If you look at sources like globalsecurity.org, one of those techie websites that look on with a barely-constrained fascination at American military might, you get the general idea that an American bombing campaign can't really start until we get about two more carrier groups in the Eastern Mediterranean. I know this bums Bush out, because it's such a dead giveaway. General Ripper, in "Dr. Strangelove," had the incomparable advantage of building on routine. The B-52s were always at or near their fail-safe points, so giving the go code, suddenly and without warning, guaranteed surprise and "total commitment." Sterling Hayden peerlessly depicted a general with a virtually foolproof scheme for defeating all safeguards while being absolutely batshit crazy. It is one of the most singularly frightening performances in the history of cinema, because General Ripper, you sense intuitively, is the natural and credible outcome of a system premised on an insane theory. If you want to defend yourself with men trained to respond affirmatively to instructions to destroy the world, then you must accept the certainty that among their number will be those who will be enthusiastic about destroying the world. Common sense tells us that is the case. And if they are enthusiastic, they will find ways to bring it about, with or without a direct order.

So even if Bush lacks all of Hayden's charisma, and, ultimately, his element of surprise, so that the bombing campaign over Iran will be his usual dreary and hamfisted exercise without the redeeming theatricality of "Dr. Strangelove," when he gives the go code without Congressional authorization, I have little doubt his orders will be carried out. On what basis would the generals say no? From a reading of the Constitution, which vouchsafes the power to declare war to Congress? That was forfeited long ago. From the War Powers Act? Bush has demonstrated over and over again, with the enabling casuistry of David Addington and others, that he will take whatever pieces of paper Congress has already given him and stretch them to the breaking point. Congress has given him two more-or-less open-ended Authorizations for Use of Military Force; Addington could find the go code in them with the papers face down and his feet on the desk.

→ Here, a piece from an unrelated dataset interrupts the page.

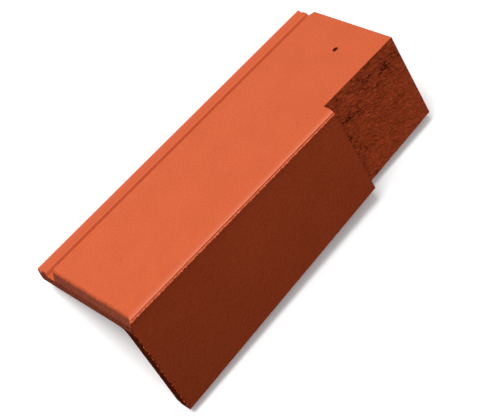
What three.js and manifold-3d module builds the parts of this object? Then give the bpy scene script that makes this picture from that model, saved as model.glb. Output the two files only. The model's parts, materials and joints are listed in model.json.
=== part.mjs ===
// A right-hand verge tile for a flat interlocking concrete tile roof.
// It is one casting: a flat plate with a side lock on its left edge and, on its right edge, a deep skirt that
// covers the verge. Near the head the skirt is set in, so that the skirt of the tile above can pass over it.
// The tile is drawn as it lies on a roof: +X across to the verge, +Y up the slope, +Z out of the roof, with
// the top of the plate at Z = 0. At the end it is laid down on a floor, on three of its lower corners.
// All sizes are in millimetres.

import * as THREE from 'three';
import { mergeVertices } from 'three/addons/utils/BufferGeometryUtils.js';
import Module from 'manifold-3d';

const wasm = await Module();
wasm.setup();

// Plate
const LENGTH = 420;
const WIDTH = 175;
const THICKNESS = 22;

// Side lock, from the left edge of the tile to the left edge of the plate
const LOCK_WIDTH = 29.3;
const LOCK_DROP = 7.3;
const OUTER_RIB_WIDTH = 1.6;
const OUTER_RIB_FALL = 4.1;
const CHANNEL_DEPTH = 2.9;
const CHANNEL_WIDTH = 0.4;
const INNER_RIB_RISE = 2.3;
const INNER_RIB_WIDTH = 6.4;
const INNER_RIB_CREST = 0.6;
const INNER_RIB_FALL = 2.4;
const LOCK_DEPTH = 11.5;
const LOCK_WALL_LEAN = 3;
const PLATE_EDGE_CUT = 0.9;
const CORNER_CUT_ACROSS = 4;
const CORNER_CUT_ALONG = 10;

// Skirt below the right edge
const SKIRT_THICKNESS = 20;
const SKIRT_DEPTH_FOOT = 145.5;
const SKIRT_DEPTH_NOTCH = 120;
const SKIRT_LENGTH = 310.5;
const SKIRT_CHAMFER = 5;
const SKIRT_FILLET = 9;
const RIDGE_LEAD_WIDTH = 1;
const RIDGE_LEAD_DROP = 0.25;
const RIDGE_BEVEL_WIDTH = 2.8;
const RIDGE_BEVEL_DROP = 2.1;
const RIDGE_EDGE_WIDTH = 0.6;
const RIDGE_EDGE_DROP = 1.45;
const LIP_PROUD = 0.8;
const LIP_HEIGHT = 1.9;
const LIP_CREASE = 0.4;

// Neck, the part of the skirt that is set in towards the head
const NECK_SET_IN = 14.5;
const NECK_THICKNESS = 20;
const NECK_DEPTH_NOTCH = 121.7;
const NECK_DEPTH_HEAD = 113.3;
const NECK_CHAMFER = 5;

// Foot end of the plate, with a rounded top edge above a steep bevel
const FOOT_SET_BACK = 6.2;
const FOOT_ROUNDING = 2.4;
const FOOT_BEVEL_DROP = 10;
const FOOT_BATTER = 1.2;

// Underside
const LEFT_CHAMFER = 2.5;
const FIELD_THICKNESS = 14;
const FIELD_FROM_LEFT = 32;
const FIELD_FROM_FOOT = 30;
const FIELD_FROM_HEAD = 62;
const FIELD_FROM_SKIRT = 12;
const NIB_WIDTH = 30;
const NIB_LENGTH = 16;
const NIB_DEPTH = 13;
const NIB_SLOPE = 5;
const NIB_FROM_HEAD = 14;
const NIB_FROM_LEFT = 46;
const NIB_SPACING = 52;

// Nail hole, longer up the slope than it is wide
const NAIL_WIDTH = 5.6;
const NAIL_LENGTH = 6.8;
const NAIL_FROM_LEFT = 107;
const NAIL_FROM_HEAD = 38;

// How far a cutting shape runs past the surface that it cuts, and how many steps a curve takes
const PAST = 4;
const CURVE_STEPS = 6;

const faceX = WIDTH - LIP_PROUD;
const innerX = faceX - SKIRT_THICKNESS;
const neckX = WIDTH - NECK_SET_IN;
const neckInnerX = neckX - NECK_THICKNESS;
const neckStart = SKIRT_LENGTH - NECK_THICKNESS;
const crank = innerX - neckInnerX;

function toManifold(geometry) {
  const bare = geometry.clone();
  bare.deleteAttribute('normal');
  bare.deleteAttribute('uv');
  const merged = mergeVertices(bare, 1e-4);
  return new wasm.Manifold(new wasm.Mesh({
    numProp: 3,
    vertProperties: new Float32Array(merged.attributes.position.array),
    triVerts: new Uint32Array(merged.index.array),
  }));
}

function toGeometry(manifold) {
  const mesh = manifold.getMesh();
  const geometry = new THREE.BufferGeometry();
  geometry.setAttribute('position', new THREE.BufferAttribute(new Float32Array(mesh.vertProperties), 3));
  geometry.setIndex(new THREE.BufferAttribute(new Uint32Array(mesh.triVerts), 1));
  const faceted = geometry.toNonIndexed();
  faceted.computeVertexNormals();
  return faceted;
}

function extrude(shape, depth) {
  const options = { depth, steps: 1, bevelEnabled: false, curveSegments: CURVE_STEPS };
  return new THREE.ExtrudeGeometry(shape, options);
}

// A shape drawn in X and Z, run along Y
function runAlongY(shape, from, to) {
  return extrude(shape, to - from).rotateX(Math.PI / 2).translate(0, to, 0);
}

// A shape drawn in Y and Z, run along X
function runAlongX(shape, from, to) {
  const turn = new THREE.Matrix4().makeBasis(
    new THREE.Vector3(0, 1, 0), new THREE.Vector3(0, 0, 1), new THREE.Vector3(1, 0, 0));
  return extrude(shape, to - from).applyMatrix4(turn).translate(from, 0, 0);
}

// A shape drawn in X and Y, run along Z
function runAlongZ(shape, from, to) {
  return extrude(shape, to - from).translate(0, 0, from);
}

function polygon(points) {
  return new THREE.Shape(points.map(([a, b]) => new THREE.Vector2(a, b)));
}

// The left part of every section: up the left edge and over the lock to the plate's top
function drawLock(shape) {
  const rib = -LOCK_DROP;
  const channel = rib - CHANNEL_DEPTH;
  let x = 0;
  shape.moveTo(LEFT_CHAMFER, -THICKNESS);
  shape.lineTo(0, -THICKNESS + LEFT_CHAMFER);
  shape.lineTo(0, rib);
  shape.lineTo(x += OUTER_RIB_WIDTH, rib);
  shape.lineTo(x += OUTER_RIB_FALL, channel);
  shape.lineTo(x += CHANNEL_WIDTH, channel);
  shape.lineTo(x += INNER_RIB_RISE, rib);
  shape.lineTo(x += INNER_RIB_WIDTH, rib);
  shape.quadraticCurveTo(x + INNER_RIB_CREST, rib, x + INNER_RIB_FALL, -LOCK_DEPTH);
  shape.lineTo(LOCK_WIDTH - LOCK_WALL_LEAN, -LOCK_DEPTH);
  shape.lineTo(LOCK_WIDTH, -PLATE_EDGE_CUT);
  shape.lineTo(LOCK_WIDTH + PLATE_EDGE_CUT, 0);
}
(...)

As time has gone on, it has become increasingly apparent that Bush is as mad as a March hare. No one, maybe not even God, has any influence over him anymore. He's brought in a bunch of short-timers to nominally fill the roles of the original Cabinet incumbents, but they don't mean anything to Bush. Our warmongering, fiscally irresponsible President has run this country the same way he ran those few businesses he could get his hands on during his "civilian" life. Straight into the ground. He can feel it now. That familiar sensation of absolute, irredeemable failure. So he has very little to lose. The one constraining factor, I have always thought, is Bush's morbid fear of being tried as a war criminal. He's worked hard to maneuver his way out of that, probably the only disciplined and consistent course of action he's taken while President. He started with the Detainee Treatment Act and built upon it with the Military Commissions Act, two pieces of legislation which putatively deal with all these Afghans and Arabs the U.S. has rounded up over the last 6 years. I don't see any evidence either of these laws has anything to do with actual practice, but they were useful as excuses to pass exoneration provisions for violations of the War Crimes Act which might otherwise have reached all the way to the Oval Office.

But bombing Iran? That's not covered, as far as I can tell, by either get-out-of-jail-free card. An offensive attack against another sovereign nation in violation of international law. So I come back to the idea that serial pardoning will mark the final days of the Bush Administration. As for the 99,000 acre ranch in Paraguay, which some observers are convinced is at Bush's disposal -- it's kind of like that .45 caliber pistol which General Ripper reveals to Captain Mandrake by tossing aside a file folder. The paranoid believe in security in depth.